Here is an updated version of @spyder’s implementation which includes this function.

yawaramin · December 8, 2020, 7:24pm

That sounds like https://github.com/immerjs/immer , I’m not sure if someone did it already but a binding to that would be useful.

tom-sherman · December 9, 2020, 9:17am

You could look at adding bindings to the Record/Tuple proposal polyfill: https://github.com/bloomberg/record-tuple-polyfill

ryyppy · December 9, 2020, 11:17am

getting bad vibes from a time were we bought into immutable-js … really scary stuff

austindd · December 9, 2020, 3:54pm

Immutable.js had some issues of its own, but I think a lot of what made it bad for many users was just the tendency to try to use those immutable data structures without thinking about time/space complexity (a problem we still have with list sometimes), along with the lack of static typing to help make sense of it.

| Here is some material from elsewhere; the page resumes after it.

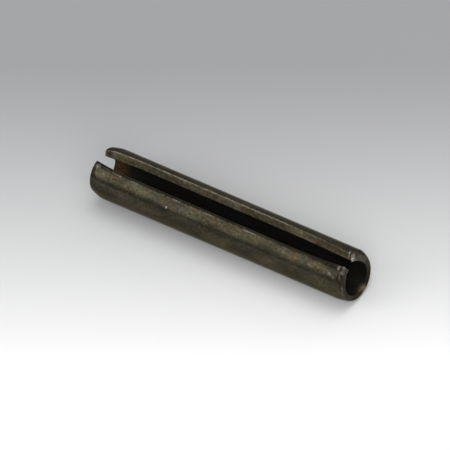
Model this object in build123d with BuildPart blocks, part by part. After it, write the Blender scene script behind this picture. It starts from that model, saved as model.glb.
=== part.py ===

But an immutable array is a pretty nice thing to have. You get more peace of mind about its state, and some operations (like concatenation) can even be faster than with the mutable version.

That said, I still think most people don’t really need to use persistent immutable arrays, not least because they don’t interop with JS libraries that use standard arrays. Although, the port I’m working on has clean conversion functions to & from the array and list types in Reason.

spyder · December 10, 2020, 10:23am

It doesn’t take much, fundamentally it’s a single binding

[@module "immer"] external produce: ('a, 'a => 'a) => 'a = "produce";

Everything beyond that is nice to have optimisations that I haven’t found a use for yet.